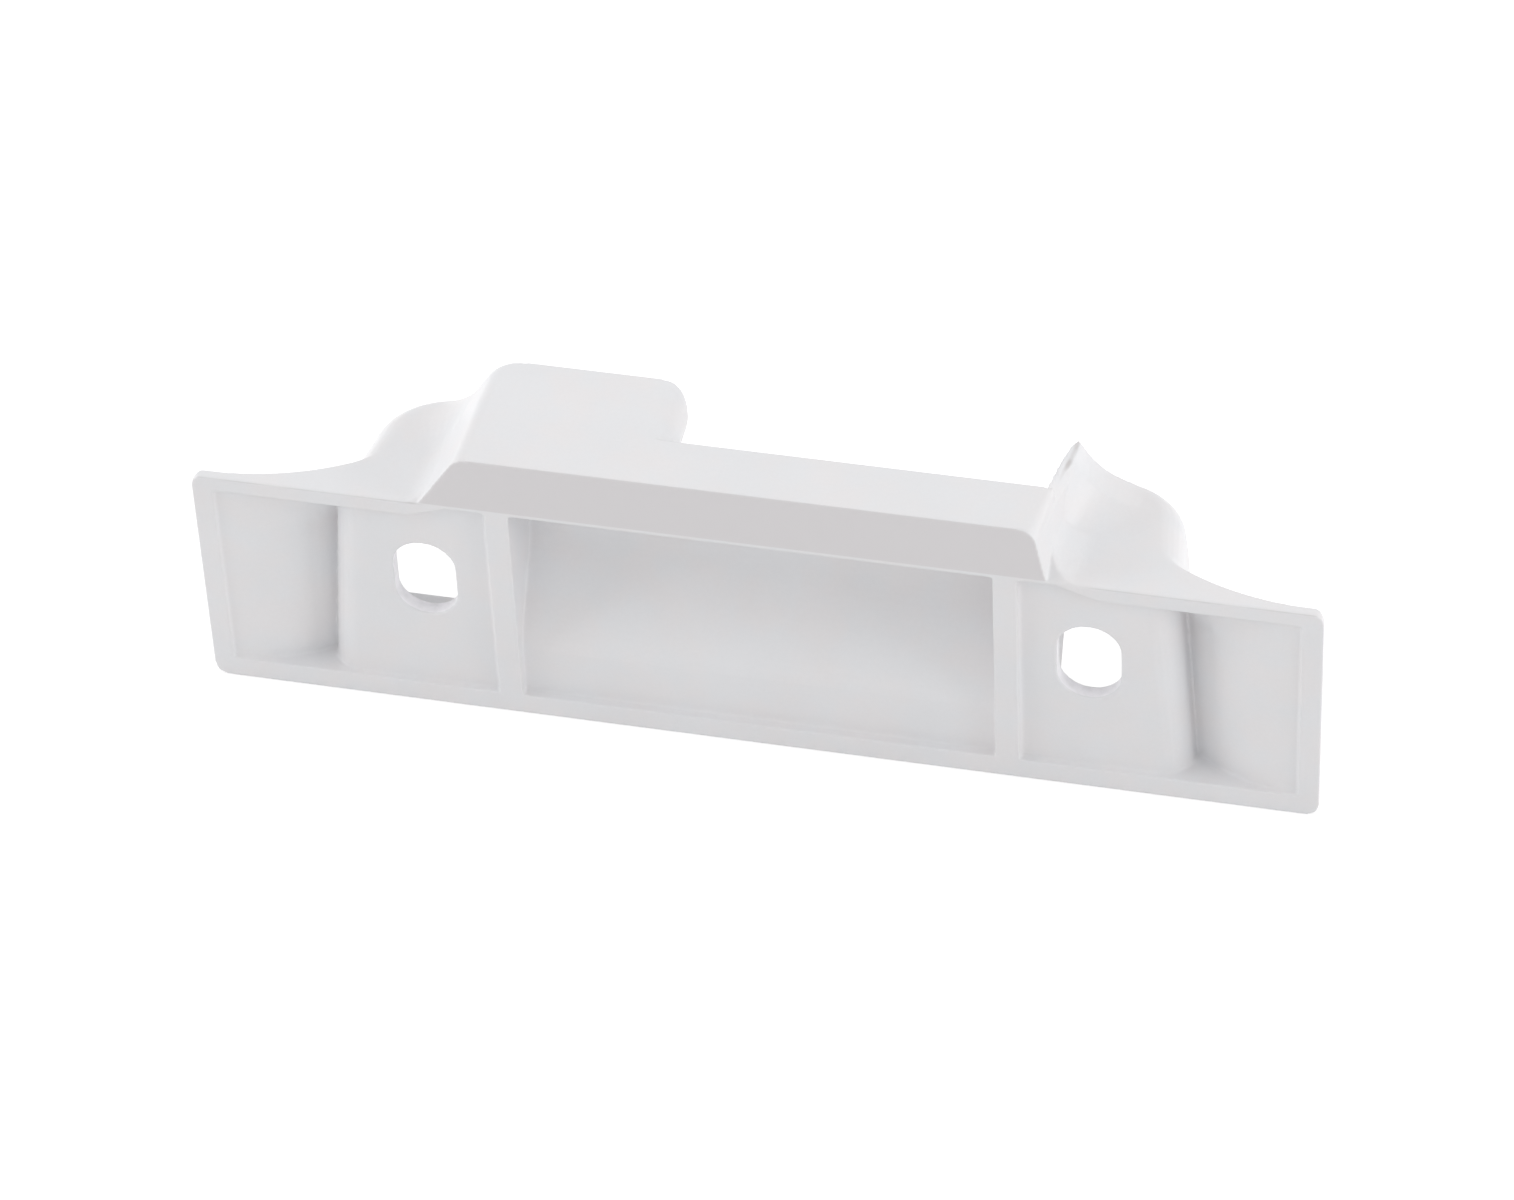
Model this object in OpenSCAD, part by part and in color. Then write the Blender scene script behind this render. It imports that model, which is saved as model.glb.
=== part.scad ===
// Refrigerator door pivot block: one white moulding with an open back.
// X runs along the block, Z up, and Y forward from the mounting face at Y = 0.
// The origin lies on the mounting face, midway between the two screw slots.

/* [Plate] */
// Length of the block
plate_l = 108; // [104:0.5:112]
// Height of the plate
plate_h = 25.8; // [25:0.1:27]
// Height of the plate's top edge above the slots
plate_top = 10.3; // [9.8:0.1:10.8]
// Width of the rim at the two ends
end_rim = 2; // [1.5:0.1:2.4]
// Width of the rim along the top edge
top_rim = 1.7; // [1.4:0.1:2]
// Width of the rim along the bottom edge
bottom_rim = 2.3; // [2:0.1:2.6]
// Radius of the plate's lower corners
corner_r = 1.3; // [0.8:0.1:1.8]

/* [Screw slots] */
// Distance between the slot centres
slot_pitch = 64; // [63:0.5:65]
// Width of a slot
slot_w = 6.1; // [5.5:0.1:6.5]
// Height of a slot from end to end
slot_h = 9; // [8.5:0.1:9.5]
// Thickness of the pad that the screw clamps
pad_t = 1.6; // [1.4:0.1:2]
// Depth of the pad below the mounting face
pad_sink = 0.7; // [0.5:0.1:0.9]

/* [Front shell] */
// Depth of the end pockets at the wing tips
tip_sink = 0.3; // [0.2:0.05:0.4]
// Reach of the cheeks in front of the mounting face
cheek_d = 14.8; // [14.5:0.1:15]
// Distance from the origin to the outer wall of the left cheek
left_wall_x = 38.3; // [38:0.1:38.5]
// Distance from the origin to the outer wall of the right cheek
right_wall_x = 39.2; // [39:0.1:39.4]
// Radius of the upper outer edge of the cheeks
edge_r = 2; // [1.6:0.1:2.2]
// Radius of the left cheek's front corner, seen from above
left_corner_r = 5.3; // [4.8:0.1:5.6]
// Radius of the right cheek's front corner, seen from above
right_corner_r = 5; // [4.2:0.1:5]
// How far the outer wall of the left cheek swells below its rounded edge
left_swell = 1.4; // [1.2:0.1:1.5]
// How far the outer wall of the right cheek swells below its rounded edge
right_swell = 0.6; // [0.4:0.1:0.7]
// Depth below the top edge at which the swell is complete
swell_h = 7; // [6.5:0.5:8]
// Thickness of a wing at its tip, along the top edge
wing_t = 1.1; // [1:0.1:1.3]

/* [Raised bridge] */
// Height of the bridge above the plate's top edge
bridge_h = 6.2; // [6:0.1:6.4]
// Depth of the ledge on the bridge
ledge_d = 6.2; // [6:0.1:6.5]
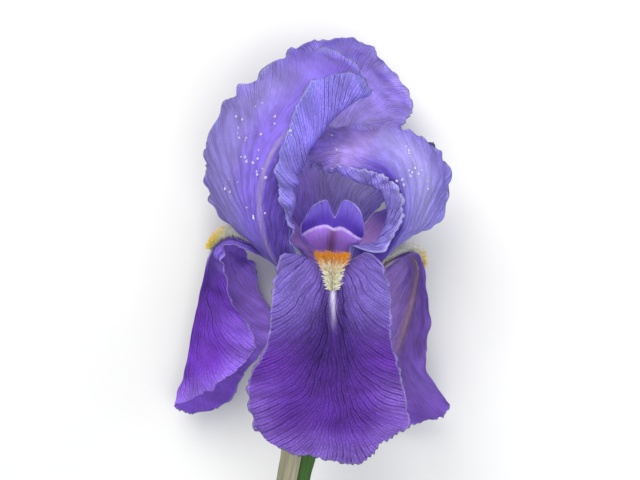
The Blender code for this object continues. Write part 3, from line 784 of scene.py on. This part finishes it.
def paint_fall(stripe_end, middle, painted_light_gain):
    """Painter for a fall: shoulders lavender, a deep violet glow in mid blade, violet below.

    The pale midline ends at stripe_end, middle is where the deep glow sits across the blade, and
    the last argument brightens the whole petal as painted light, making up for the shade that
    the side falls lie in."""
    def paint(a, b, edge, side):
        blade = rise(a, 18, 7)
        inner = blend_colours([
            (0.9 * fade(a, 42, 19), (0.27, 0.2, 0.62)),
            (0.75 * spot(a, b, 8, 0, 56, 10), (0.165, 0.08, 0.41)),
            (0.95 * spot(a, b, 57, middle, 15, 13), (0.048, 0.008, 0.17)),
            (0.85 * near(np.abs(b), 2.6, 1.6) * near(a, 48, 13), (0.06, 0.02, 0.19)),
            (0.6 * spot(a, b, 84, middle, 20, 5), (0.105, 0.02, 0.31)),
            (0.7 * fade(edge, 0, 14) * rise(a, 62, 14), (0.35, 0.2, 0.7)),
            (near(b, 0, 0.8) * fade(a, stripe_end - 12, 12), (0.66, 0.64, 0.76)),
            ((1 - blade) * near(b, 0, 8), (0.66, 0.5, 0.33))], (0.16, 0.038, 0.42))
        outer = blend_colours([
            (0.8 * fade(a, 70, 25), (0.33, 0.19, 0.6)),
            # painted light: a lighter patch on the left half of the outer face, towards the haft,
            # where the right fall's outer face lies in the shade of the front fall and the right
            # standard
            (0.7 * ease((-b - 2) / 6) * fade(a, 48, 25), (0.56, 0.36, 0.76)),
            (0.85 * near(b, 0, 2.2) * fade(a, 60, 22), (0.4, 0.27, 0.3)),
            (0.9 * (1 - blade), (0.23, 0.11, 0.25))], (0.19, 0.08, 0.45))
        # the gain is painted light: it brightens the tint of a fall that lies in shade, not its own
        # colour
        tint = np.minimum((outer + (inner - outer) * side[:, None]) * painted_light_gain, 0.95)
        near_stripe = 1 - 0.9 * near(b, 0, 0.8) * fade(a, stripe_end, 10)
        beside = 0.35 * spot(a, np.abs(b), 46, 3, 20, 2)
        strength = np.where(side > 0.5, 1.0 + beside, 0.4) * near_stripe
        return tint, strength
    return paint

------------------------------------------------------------

Write out all the data again, exactly as it appears.

SOLUTION TO THIS PROBLEM
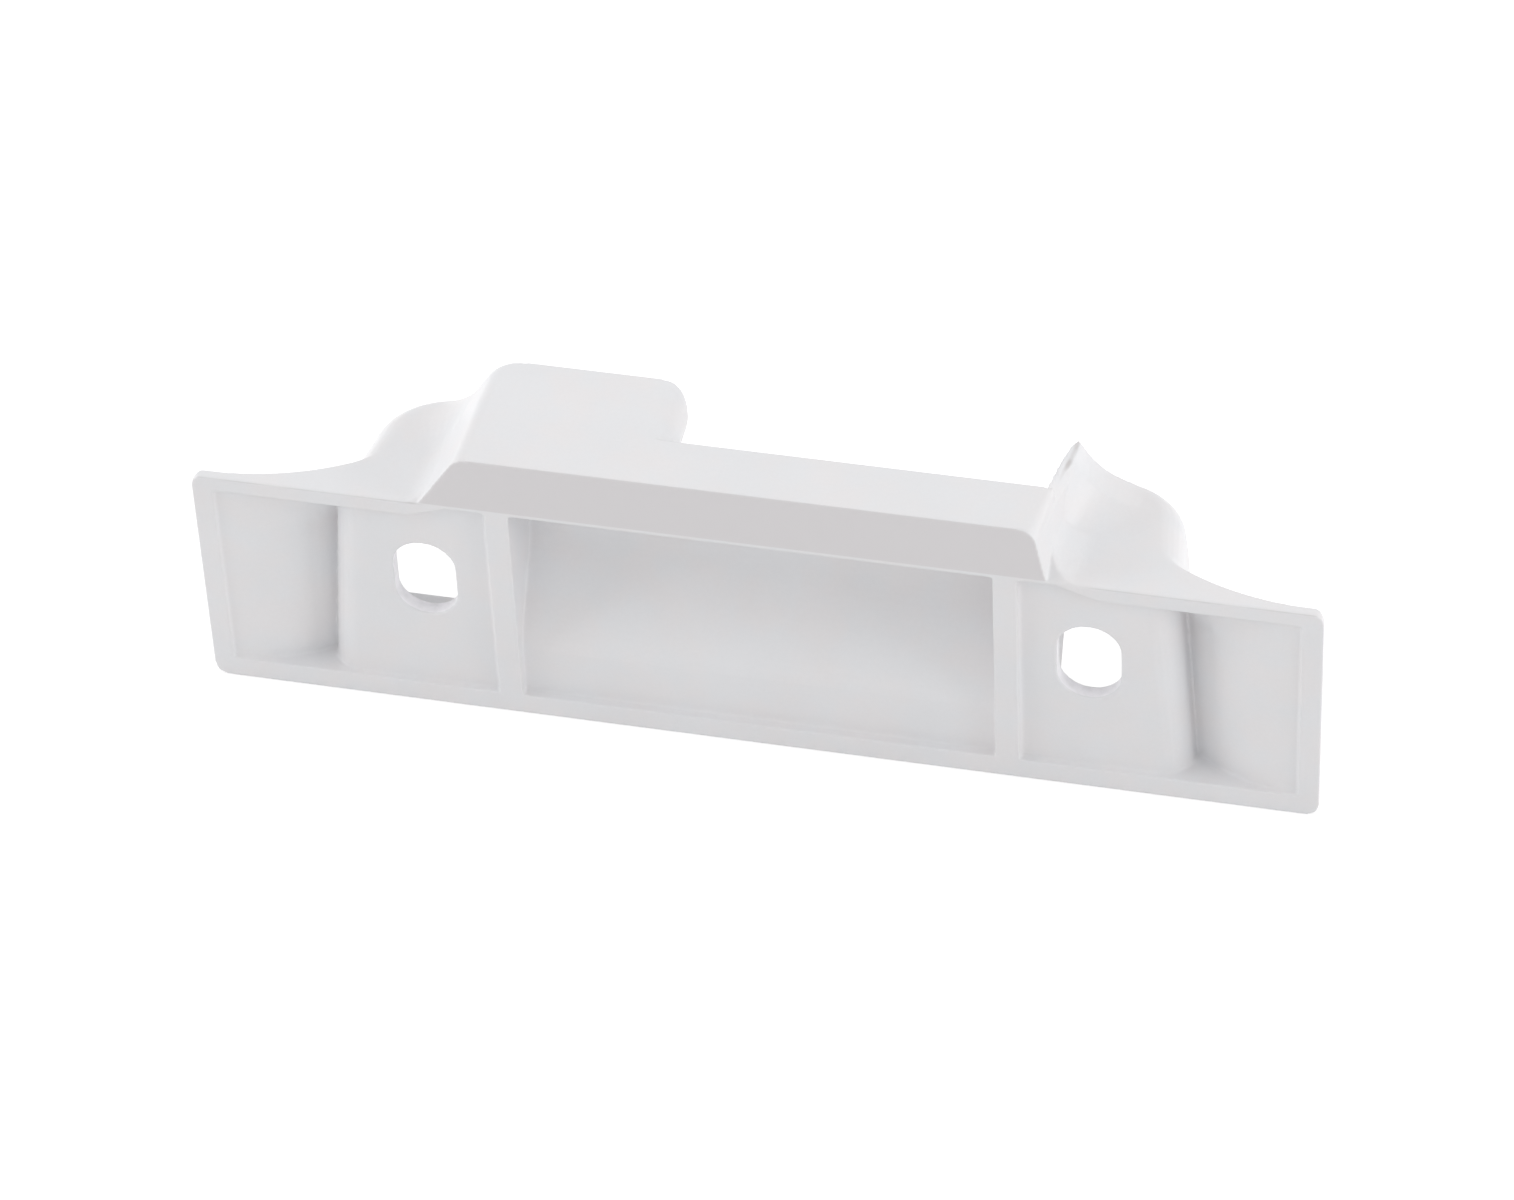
Model this object in OpenSCAD, part by part and in color. Then write the Blender scene script behind this render. It imports that model, which is saved as model.glb.
=== part.scad ===
// Refrigerator door pivot block: one white moulding with an open back.
// X runs along the block, Z up, and Y forward from the mounting face at Y = 0.
// The origin lies on the mounting face, midway between the two screw slots.

/* [Plate] */
// Length of the block
plate_l = 108; // [104:0.5:112]
// Height of the plate
plate_h = 25.8; // [25:0.1:27]
// Height of the plate's top edge above the slots
plate_top = 10.3; // [9.8:0.1:10.8]
// Width of the rim at the two ends
end_rim = 2; // [1.5:0.1:2.4]
// Width of the rim along the top edge
top_rim = 1.7; // [1.4:0.1:2]
// Width of the rim along the bottom edge
bottom_rim = 2.3; // [2:0.1:2.6]
// Radius of the plate's lower corners
corner_r = 1.3; // [0.8:0.1:1.8]

/* [Screw slots] */
// Distance between the slot centres
slot_pitch = 64; // [63:0.5:65]
// Width of a slot
slot_w = 6.1; // [5.5:0.1:6.5]
// Height of a slot from end to end
slot_h = 9; // [8.5:0.1:9.5]
// Thickness of the pad that the screw clamps
pad_t = 1.6; // [1.4:0.1:2]
// Depth of the pad below the mounting face
pad_sink = 0.7; // [0.5:0.1:0.9]

/* [Front shell] */
// Depth of the end pockets at the wing tips
tip_sink = 0.3; // [0.2:0.05:0.4]
// Reach of the cheeks in front of the mounting face
cheek_d = 14.8; // [14.5:0.1:15]
// Distance from the origin to the outer wall of the left cheek
left_wall_x = 38.3; // [38:0.1:38.5]
// Distance from the origin to the outer wall of the right cheek
right_wall_x = 39.2; // [39:0.1:39.4]
// Radius of the upper outer edge of the cheeks
edge_r = 2; // [1.6:0.1:2.2]
// Radius of the left cheek's front corner, seen from above
left_corner_r = 5.3; // [4.8:0.1:5.6]
// Radius of the right cheek's front corner, seen from above
right_corner_r = 5; // [4.2:0.1:5]
// How far the outer wall of the left cheek swells below its rounded edge
left_swell = 1.4; // [1.2:0.1:1.5]
// How far the outer wall of the right cheek swells below its rounded edge
right_swell = 0.6; // [0.4:0.1:0.7]
// Depth below the top edge at which the swell is complete
swell_h = 7; // [6.5:0.5:8]
// Thickness of a wing at its tip, along the top edge
wing_t = 1.1; // [1:0.1:1.3]

/* [Raised bridge] */
// Height of the bridge above the plate's top edge
bridge_h = 6.2; // [6:0.1:6.4]
// Depth of the ledge on the bridge
ledge_d = 6.2; // [6:0.1:6.5]
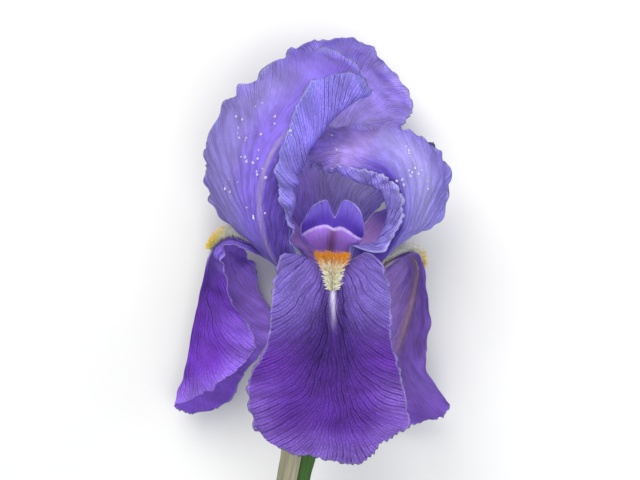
The Blender code for this object continues. Write part 3, from line 784 of scene.py on. This part finishes it.
def paint_fall(stripe_end, middle, painted_light_gain):
    """Painter for a fall: shoulders lavender, a deep violet glow in mid blade, violet below.

    The pale midline ends at stripe_end, middle is where the deep glow sits across the blade, and
    the last argument brightens the whole petal as painted light, making up for the shade that
    the side falls lie in."""
    def paint(a, b, edge, side):
        blade = rise(a, 18, 7)
        inner = blend_colours([
            (0.9 * fade(a, 42, 19), (0.27, 0.2, 0.62)),
            (0.75 * spot(a, b, 8, 0, 56, 10), (0.165, 0.08, 0.41)),
            (0.95 * spot(a, b, 57, middle, 15, 13), (0.048, 0.008, 0.17)),
            (0.85 * near(np.abs(b), 2.6, 1.6) * near(a, 48, 13), (0.06, 0.02, 0.19)),
            (0.6 * spot(a, b, 84, middle, 20, 5), (0.105, 0.02, 0.31)),
            (0.7 * fade(edge, 0, 14) * rise(a, 62, 14), (0.35, 0.2, 0.7)),
            (near(b, 0, 0.8) * fade(a, stripe_end - 12, 12), (0.66, 0.64, 0.76)),
            ((1 - blade) * near(b, 0, 8), (0.66, 0.5, 0.33))], (0.16, 0.038, 0.42))
        outer = blend_colours([
            (0.8 * fade(a, 70, 25), (0.33, 0.19, 0.6)),
            # painted light: a lighter patch on the left half of the outer face, towards the haft,
            # where the right fall's outer face lies in the shade of the front fall and the right
            # standard
            (0.7 * ease((-b - 2) / 6) * fade(a, 48, 25), (0.56, 0.36, 0.76)),
            (0.85 * near(b, 0, 2.2) * fade(a, 60, 22), (0.4, 0.27, 0.3)),
            (0.9 * (1 - blade), (0.23, 0.11, 0.25))], (0.19, 0.08, 0.45))
        # the gain is painted light: it brightens the tint of a fall that lies in shade, not its own
        # colour
        tint = np.minimum((outer + (inner - outer) * side[:, None]) * painted_light_gain, 0.95)
        near_stripe = 1 - 0.9 * near(b, 0, 0.8) * fade(a, stripe_end, 10)
        beside = 0.35 * spot(a, np.abs(b), 46, 3, 20, 2)
        strength = np.where(side > 0.5, 1.0 + beside, 0.4) * near_stripe
        return tint, strength
    return paint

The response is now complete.